Ever the smooth talker she adds: “…and for the principal of sale I feel this collection [might seem] even more impressive than your home that’s for sale.”
In other words: better pack up the flock—but keep a pair in the powder room for good measure.
Another trick to a successful start-up, Morrison says, is to know your client.
“Who is buying that home? Because that way you can stage it to your specific buyer and that will have your home selling a lot faster,” she notes.
Morrison’s goals for the future include continuing to double her business annually so that by the time she’s 40 she can model it into a North American-wide franchise. But first she plans on taking it to “a second stage within Ontario.”
As for her competitors—new stagers and the ones who initially tried to shoo her away?
“There are so many properties that are ready to be staged—we don’t have to view each other as competition,” she says. “We’re here to help the industry grow so why would we pit each other against each other?”
Morrison’s motto? Don’t be a hoarder.
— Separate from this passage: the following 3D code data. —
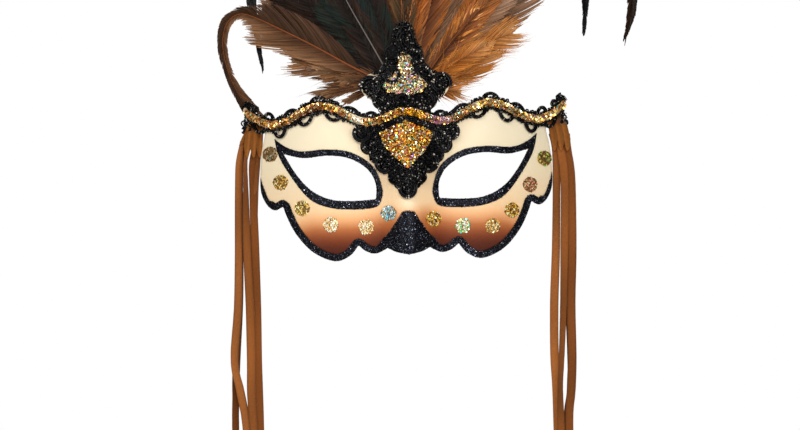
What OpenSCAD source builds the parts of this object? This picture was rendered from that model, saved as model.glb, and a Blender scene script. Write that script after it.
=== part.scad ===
// Venetian half mask with a feather crest, a braid and sequin brow trim, and suede ties.
// +Z is up the wearer's face, the wearer looks along -Y, and +X is on a viewer's right.
// The origin is on the inner face of the nose bridge, at eye level, where the mask sits on the nose.

/* [Shell] */
// Thickness of the moulded shell
shell_t = 1.6; // [1.2:0.1:2.4]
// How far the shell wraps back between the nose and the temples
wrap_depth = 54; // [48:1:58]
// How far the nose bridge stands out at eye level
bridge_h = 13; // [10:0.5:16]
// Width of the glitter border along the lower edge
border_w = 3.8; // [3:0.1:4.5]
// Thickness of the painted glitter
glitter_t = 0.4; // [0.3:0.1:0.8]

/* [Trim] */
// Width of the braid along the brow
braid_w = 9; // [8:0.5:10]
// Thickness of the braid
braid_t = 2; // [1.5:0.1:2.5]
// Width of the row of sequins on the braid
sequin_w = 5; // [4:0.5:6]
// Thickness of the row of sequins
sequin_t = 1.5; // [1:0.1:2]
// Thickness of the glitter fabric
fabric_t = 0.8; // [0.5:0.1:1.2]
// Diameter of a glitter dot
dot_d = 8.2; // [7:0.2:9]

/* [Feathers] */
// Thickness of a feather's vane
vane_t = 0.45; // [0.3:0.05:0.5]
// Distance between one layer of feathers and the next
layer_gap = 0.65; // [0.6:0.05:0.75]

/* [Ties] */
// Width of a suede tie
tie_w = 4.6; // [4:0.1:5]
// Thickness of a suede tie
tie_t = 1; // [0.8:0.1:1.2]
// Radius of the rolled head that the ties hang from
roll_r = 2; // [1.8:0.1:2.2]

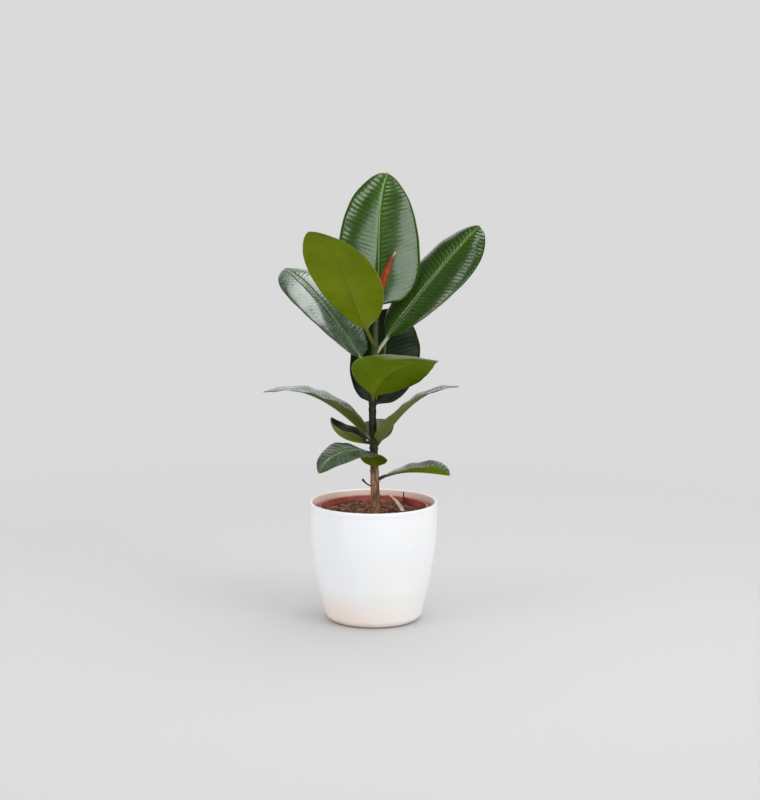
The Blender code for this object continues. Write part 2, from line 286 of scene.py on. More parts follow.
studio = {
    "cameraPlace": (0.0075, -2.4063, 0.6352), "lookAt": (0.0075, 0, 0.2592), "lens": 94.5,
    "backdrop": 0.70, "surround": 0.80, "mirrored": 0.03,
    "floorRadius": 1.3, "floorColour": (0.585, 0.585, 0.585), "floorDrop": 0.0002,
    "floorFade": (0.25, 0.92), "floorGrain": 0.985,    # shares of the radius and of the colour
    "lightsAim": (0, 0, 0.3),
    # light: place, size across and up, power, colour
    "lights": {
        "windowRight": ((1.9, -1.7, 1.25), (1.3, 1.7), 22, (1.0, 0.99, 0.97)),
        "overhead": ((0.3, 0.1, 2.1), (1.8, 1.8), 17, (0.98, 0.99, 1.0)),
        "fillLeft": ((-1.9, -1.2, 1.0), (1.4, 1.4), 11, (1.0, 0.98, 0.96)),
    },
    # pale cards that only glossy surfaces show
    "cards": {
        "cardRight": ((1.05, -2.05, 0.78), (1.9, 1.8), 44, (0.92, 1.0, 0.99)),
        "cardAbove": ((0.55, 0.52, 2.35), (1.5, 1.4), 46, (0.98, 1.0, 1.0)),
        "cardLeft": ((-0.86, -1.22, 2.0), (0.8, 0.7), 13, (0.96, 1.0, 0.96)),
        "cardBehind": ((-0.1, 2.3, 1.35), (2.6, 2.0), 19, (0.98, 0.99, 1.0)),
    },
}


def setCamera():
    camera = bpy.data.objects.new("camera", bpy.data.cameras.new("camera"))
    bpy.context.scene.collection.objects.link(camera)
    camera.location = studio["cameraPlace"]
    toward = Vector(studio["lookAt"]) - camera.location
    camera.rotation_euler = toward.to_track_quat("-Z", "Y").to_euler()
    camera.data.lens = studio["lens"]
    camera.data.sensor_width = 36
    bpy.context.scene.camera = camera


def setLights():
    for name, (place, size, power, colour) in {**studio["lights"], **studio["cards"]}.items():
        lamp = bpy.data.lights.new(name, "AREA")
        lamp.shape = "RECTANGLE"
        lamp.size, lamp.size_y = size
        lamp.energy = power
        lamp.color = colour
        thing = bpy.data.objects.new(name, lamp)
        bpy.context.scene.collection.objects.link(thing)
        thing.location = place
        toward = Vector(studio["lightsAim"]) - Vector(place)
        thing.rotation_euler = toward.to_track_quat("-Z", "Y").to_euler()
        thing.visible_camera = False
        thing.visible_diffuse = name in studio["lights"]
        thing.visible_glossy = name in studio["cards"]


def setWorld():
    world = bpy.data.worlds.new("studio")
    bpy.context.scene.world = world
    world.use_nodes = True
    nodes, links = world.node_tree.nodes, world.node_tree.links
    nodes.clear()
    rays = nodes.new("ShaderNodeLightPath")

    def shade(colour, strength):
        made = nodes.new("ShaderNodeBackground")
        made.inputs[0].default_value = (*colour, 1)
        made.inputs[1].default_value = strength
        return made.outputs[0]

    def pick(ray, others, chosen):
        made = nodes.new("ShaderNodeMixShader")
        for socket, source in zip(made.inputs, (rays.outputs[ray], others, chosen)):
            links.new(source, socket)
        return made.outputs[0]

    # what lights the piece, what shines in it, and what the camera sees behind it
    around = pick("Is Glossy Ray", shade((0.99, 0.99, 1.0), studio["surround"]),
                  shade((1, 1, 1), studio["mirrored"]))
    seen = pick("Is Camera Ray", around, shade((1, 1, 1), studio["backdrop"]))
    links.new(seen, nodes.new("ShaderNodeOutputWorld").inputs[0])


def floorMaterial():
    # matt, and thinner towards the disc's edge
    n = Nodes("studioFloor")
    low, high = [share * studio["floorRadius"] for share in studio["floorFade"]]
    fade = n.ease(n.length(n.coordinates()), low, high, 1.0, 0.0)
    grain = n.noise(n.coordinates(), 60)
    darker = tuple(studio["floorGrain"] * c for c in studio["floorColour"])
    return n.surface(Base_Color=n.blend(grain, studio["floorColour"], darker), Roughness=0.9,
                     Specular_IOR_Level=0.1, Alpha=fade)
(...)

It’s one of the reasons she started the Ottawa chapter of the Real Estate Staging Association [RESA] that meets monthly at her office.
“I help other businesses grow now by sharing my knowledge of how I’m growing my business,” she explains, noting that as RESA president new stagers will seek her advice on things like registering a business name or rules around the Harmonized Sales Tax.
Says Morrison: “I get so many thank-you’s from local stagers. Self-containment does not benefit you or the industry. Share the love; it’s invaluable.”